Tuesday, April 10, 2012

Gamedev Meetup

First time at a gamedev meetup.  Interesting experience overall and definitely going to attend the next one.

Event was hosted by a Microsoft developer named Joe Healy on developing for the Windows Phone-- marketing and all. 

Confirmed a lot of what I already knew, but some alright new things.

The easy stuff:
-The best apps are non-shitware, but a heavy side of it comes from raw marketing.
-Marketing marketing marketing marketing.  Marketing!
-Windows Phone programming is a helluvafscking lot easier and cleaner than Android programming.

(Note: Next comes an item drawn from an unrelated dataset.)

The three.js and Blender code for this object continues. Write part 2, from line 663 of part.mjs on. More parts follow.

The not-so-well-known stuff:
-The market is very much alive, even with only 70k apps.
-Startup fees (licensing etc) are few.
-One app a month is a decent rate of release.
-Advertisements = top money.
-XNA is 100% portable from PC to phone.  Design a game on PC and move it over to Phone, hassle-free.

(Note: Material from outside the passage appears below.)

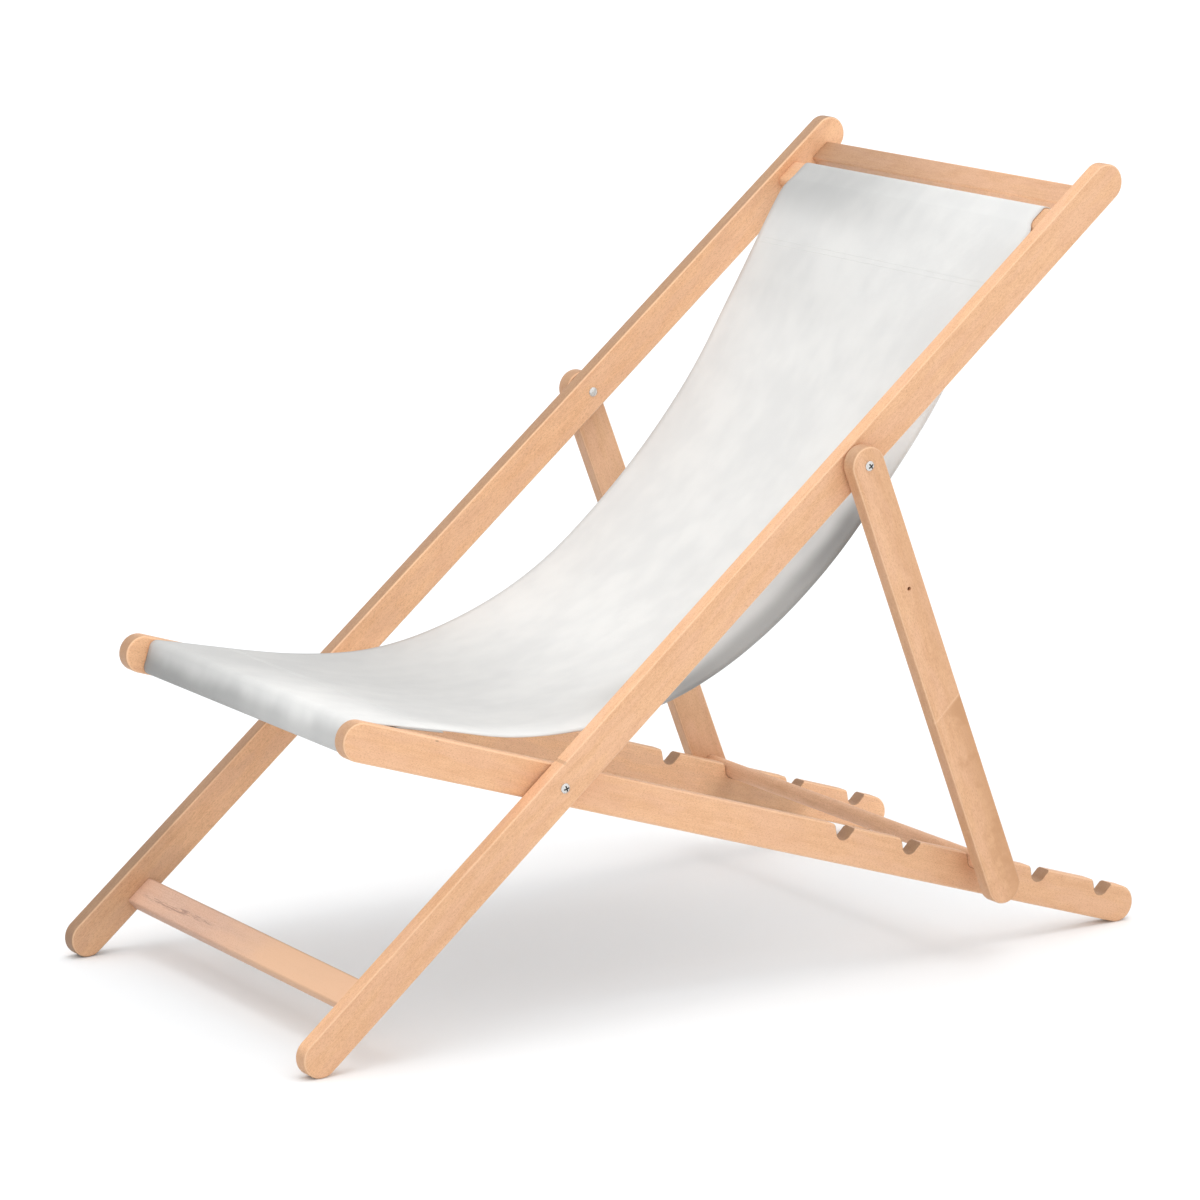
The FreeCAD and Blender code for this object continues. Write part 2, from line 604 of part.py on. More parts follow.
class Strip:
    """A band of even thickness that walks forward by lines and arcs from a start point."""

    def __init__(self, point, heading, thickness):
        self.point = FreeCAD.Vector(point)
        self.heading = heading
        self.half = thickness / 2
        self.left = []
        self.right = []
        self.length = 0
        self.start = self.edge_points()

    def direction(self, turned=0):
        angle = math.radians(self.heading + turned)
        return FreeCAD.Vector(math.cos(angle), math.sin(angle), 0)

    def edge_points(self):
        aside = self.direction(RIGHT_ANGLE) * self.half
        return self.point + aside, self.point - aside

    def line(self, length):
        before = self.edge_points()
        self.point = self.point + self.direction() * length
        after = self.edge_points()
        self.left.append(Part.LineSegment(before[0], after[0]).toShape())
        self.right.append(Part.LineSegment(before[1], after[1]).toShape())
        self.length += length

    def arc(self, radius, turn):
        """Turn left by a positive angle, right by a negative one."""
        sign = math.copysign(1, turn)
        centre = self.point + self.direction(RIGHT_ANGLE) * radius * sign
        ends = [self.edge_points()]
        for share in (0.5, 0.5):
            self.heading += turn * share
            self.point = centre - self.direction(RIGHT_ANGLE) * radius * sign
            ends.append(self.edge_points())
        for edges, index in ((self.left, 0), (self.right, 1)):
            edges.append(Part.Arc(*(pair[index] for pair in ends)).toShape())
        self.length += radius * math.radians(abs(turn))

    def face(self):
        end = self.edge_points()
        closing = [Part.LineSegment(*self.start).toShape(), Part.LineSegment(*end).toShape()]
        return Part.Face(Part.Wire(Part.__sortEdges__(self.left + self.right + closing)))


def in_side_view(origin_y, origin_z, slope, along, above):
    """A point of a rail's own side view, in the chair's Y and Z."""
    angle = math.radians(slope)
    return FreeCAD.Vector(origin_y + along * math.cos(angle) - above * math.sin(angle),
                          origin_z + along * math.sin(angle) + above * math.cos(angle), 0)


def unit(angle):
    return FreeCAD.Vector(math.cos(math.radians(angle)), math.sin(math.radians(angle)), 0)


def bend_shift(from_angle, to_angle, radius):
    """How far a left bend from one heading to another moves a strip."""
    return (unit(from_angle) - unit(to_angle)).cross(UP) * -radius


def sling_section():
    thickness = size("sling_thickness")
    wrap = size("slat_rounding") + size("sling_clearance") + thickness / 2
    corner = size("slat_rounding")
    half_width, half_thick = size("slat_width") / 2, size("slat_thickness") / 2
    back_slope, seat_slope = size("back_slope"), size("seat_slope")
    flat_width = size("slat_width") - 2 * corner
    flat_thick = size("slat_thickness") - 2 * corner

    leave = -size("sling_leave_angle")
    bend, climb = size("sling_bend_angle"), size("sling_back_angle")
    arrive = back_slope + size("sling_arrive_angle")
    front_corner = in_side_view(size("seat_front_y"), size("seat_front_z"), -seat_slope,
                                size("front_slat_at") - half_thick + corner, half_width - corner)
    top_corner = in_side_view(size("back_foot_y"), size("rail_radius"), back_slope,
                              size("sling_slat_at") - half_width + corner,
                              size("sling_slat_rise") + half_thick - corner)
    front = front_corner + unit(leave + RIGHT_ANGLE) * wrap
    top = top_corner + unit(arrive + RIGHT_ANGLE) * wrap

    # The two straight stretches take up what the bends leave between the slats.
    seat_radius, back_radius = size("seat_bend_radius"), size("back_bend_radius")
    top_radius = size("top_bend_radius")
    bends = (bend_shift(leave, bend, seat_radius) + bend_shift(bend, climb, back_radius)
             - bend_shift(climb, arrive, top_radius))
    rest = top - front - bends
    away, upward = unit(leave), unit(climb)
    area = away.x * upward.y - away.y * upward.x
    seat_straight = (rest.x * upward.y - rest.y * upward.x) / area
    back_straight = (away.x * rest.y - away.y * rest.x) / area

    sheet = Strip(front, leave, thickness)
    sheet.line(seat_straight)
    sheet.arc(seat_radius, bend - leave)
    sheet.arc(back_radius, climb - bend)
    sheet.line(back_straight)
    upper_line_end = FreeCAD.Vector(sheet.point)
    sheet.arc(top_radius, arrive - climb)

    # Over the front slat, down its front, back below it and up to the underside.
    front_hem = Strip(front, leave + 2 * RIGHT_ANGLE, thickness)
    down_front = 3 * RIGHT_ANGLE - seat_slope
    front_hem.arc(wrap, down_front - front_hem.heading)
    front_hem.line(flat_width)
    front_hem.arc(wrap, leave + FULL_ANGLE - down_front)
    front_hem.line(size("front_hem_run"))
    below = (front - front_hem.point).dot(unit(leave + RIGHT_ANGLE)) - thickness
    run = size("front_hem_climb")
    turn = 2 * math.degrees(math.atan2(below, run))
    radius = run / (2 * math.sin(math.radians(turn)))
    front_hem.arc(radius, turn)
    front_hem.arc(radius, -turn)
    front_hem.line(size("hem_flat"))

    # Up the front of the sling slat, over its top edge and down behind it to the sheet.
    top_hem = Strip(top, arrive, thickness)
    top_hem.arc(wrap, back_slope - arrive)
    top_hem.line(flat_width)
    top_hem.arc(wrap, -RIGHT_ANGLE)
    top_hem.line(flat_thick)
    top_hem.arc(wrap, -RIGHT_ANGLE)
    underside = upper_line_end + unit(climb - RIGHT_ANGLE) * thickness
    gap = underside - top_hem.point
    downward = unit(top_hem.heading)
    meet = (gap.x * upward.y - gap.y * upward.x) / (downward.x * upward.y - downward.y * upward.x)
    lean = climb - back_slope
    tangent = size("top_hem_radius") * math.tan(math.radians(lean / 2))
    top_hem.line(meet - tangent)
    top_hem.arc(size("top_hem_radius"), lean)
    top_hem.line(size("hem_flat"))

    cut_length = sheet.length + front_hem.length + top_hem.length
    print("canvas straights %.1f and %.1f mm, cut length %.1f mm" % (
        seat_straight, back_straight, cut_length))
    section = sheet.face().fuse([front_hem.face(), top_hem.face()])
    return section.removeSplitter()


sling = doc.addObject("Part::Feature", "sling")
sling.Label = "sling"
section = sling_section()
sling.Shape = section.extrude(UP * size("sling_width")).Solids[0]
sling.Placement = FreeCAD.Placement(FreeCAD.Vector(-size("sling_width") / 2, 0, 0),
                                    FreeCAD.Rotation(90, 0, 90))
nodes.append(sling)

doc.recompute()
for item in doc.Objects:
    if "Invalid" in item.State or "Error" in item.State:
        raise RuntimeError("%s has failed" % item.Name)
for node in nodes:
    if node.Shape.isNull() or not node.Shape.isValid() or len(node.Shape.Solids) != 1:
        raise RuntimeError("%s is not one valid solid" % node.Label)

os.makedirs("parts", exist_ok=True)
for node in nodes:
    node.Shape.exportStep("parts/%s.step" % node.Label)
print("%d nodes" % len(nodes))
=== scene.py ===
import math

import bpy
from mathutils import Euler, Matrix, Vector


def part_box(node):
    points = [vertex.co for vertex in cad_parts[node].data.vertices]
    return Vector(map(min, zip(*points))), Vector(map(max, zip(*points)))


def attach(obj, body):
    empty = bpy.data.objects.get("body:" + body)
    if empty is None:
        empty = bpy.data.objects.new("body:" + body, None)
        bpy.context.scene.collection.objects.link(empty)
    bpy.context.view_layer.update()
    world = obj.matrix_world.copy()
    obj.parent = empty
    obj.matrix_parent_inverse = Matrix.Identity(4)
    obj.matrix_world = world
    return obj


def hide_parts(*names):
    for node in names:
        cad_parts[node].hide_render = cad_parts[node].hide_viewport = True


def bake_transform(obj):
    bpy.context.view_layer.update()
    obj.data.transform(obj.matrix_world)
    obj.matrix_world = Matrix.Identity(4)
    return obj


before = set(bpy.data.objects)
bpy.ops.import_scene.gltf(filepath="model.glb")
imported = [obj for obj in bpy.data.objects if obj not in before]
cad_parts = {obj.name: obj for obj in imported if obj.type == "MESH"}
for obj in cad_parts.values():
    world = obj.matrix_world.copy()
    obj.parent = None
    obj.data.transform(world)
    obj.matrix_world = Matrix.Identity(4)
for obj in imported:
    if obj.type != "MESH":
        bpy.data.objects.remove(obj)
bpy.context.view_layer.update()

# %% [markdown]
# # A folding deck chair
# The frame that was just loaded holds every wooden rail, bolt and washer at its true size and
# place, in metres. This lesson dresses it: sanded and grained beech, domed steel bolts and a
# hanging canvas sling. X runs across the chair towards the sitter's left, Y runs from the feet
# of the back to the rear, and Z is up.

# %% [markdown]
# ## Slopes
# Grain follows the length of a board, so we need to know how each board lies. A side rail is a
# straight board with round ends, seen edge-on from above. Its box is therefore its run or its
# rise plus one rail height, and its slope and length follow from the two.

# %% How the boards lie
RAIL_HEIGHT = 0.042


def run_and_rise(rail):
    low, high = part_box(rail)
    return high.y - low.y - RAIL_HEIGHT, high.z - low.z - RAIL_HEIGHT


def slope_of(rail):
    run, rise = run_and_rise(rail)
    return math.atan2(rise, run)


back_slope = slope_of("back_rail_left")
seat_slope = -slope_of("seat_rail_left")
leg_slope = -slope_of("prop_leg_left")
print("back, seat and leg slopes: %.2f %.2f %.2f degrees" % tuple(
    math.degrees(slope) for slope in (back_slope, seat_slope, leg_slope)))

# %% [markdown]
# ## Camera
# The chair was photographed with a long lens from its front left, a little above the seat. The
# camera's place and direction were worked out from the straight rails, the round ends and the
# bolts. Three unit vectors, to the right, up and backwards, are the columns of its rotation.

# %% The camera at the photograph's view
CAMERA_PLACE = Vector((4.61171, -2.92921, 1.57460))
CAMERA_AZIMUTH = math.radians(57.690)
CAMERA_ELEVATION = math.radians(12.2157)
CAMERA_ROLL = math.radians(-0.157)
CAMERA_LENS = 150.876
CAMERA_REACH = 200

ahead = Vector((-math.sin(CAMERA_AZIMUTH) * math.cos(CAMERA_ELEVATION),
                math.cos(CAMERA_AZIMUTH) * math.cos(CAMERA_ELEVATION),
                -math.sin(CAMERA_ELEVATION)))
level = Vector((math.cos(CAMERA_AZIMUTH), math.sin(CAMERA_AZIMUTH), 0))
over = level.cross(ahead)
camera_right = level * math.cos(CAMERA_ROLL) + over * math.sin(CAMERA_ROLL)
camera_up = over * math.cos(CAMERA_ROLL) - level * math.sin(CAMERA_ROLL)
turn = Matrix((camera_right, camera_up, -ahead)).transposed()
bpy.ops.object.camera_add(location=CAMERA_PLACE, rotation=turn.to_euler())
camera = bpy.context.object
camera.name = "Camera"
camera.data.lens = CAMERA_LENS
camera.data.clip_end = CAMERA_REACH
bpy.context.scene.camera = camera
print("camera looks along", [round(part, 4) for part in ahead])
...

Definitely a market to look at if iOS dev doesn't go down as well as I'd expected.

Now for the social aspects:

Despite being several decades younger than the majority of participants (I was the youngest there, hands-down), I didn't really feel out-of-place at all.  The people were all very interesting to talk to.  Even got a conversation going with a guy about different types of trash cans.

My big mistake here?  Not claiming a computer already set-up with the Windows Phone 8 SDK, and having to download and install it myself.  Oh, cool, can't connect to wifi.  Good thing they have an instructions sheet for it.  Oh, cool, popup bubble asking for credentials not appearing.  Good thing I spent half an hour searching to find it.  Oh, cool, the Microsoft website is down and I can't download the SDK.

Good thing I refreshed my HOSTS file, flushed my DNS, disabled/re-enabled all the wireless adapters, manually updated IP and DNS addresses, pinged microsoft.com several times, IP-tracked the DNS via Whois and Google, and finally got around the DNS block before realizing the link I had was for the patch and not the original package.

By then, the meeting had ended.

Also, for any hobbyists of any creed:

I highly recommend attending one of these.  Look online at Meetup.com for those in your area or something.  This was excellent, and the people were excellent, and I regret not finding these meetups earlier.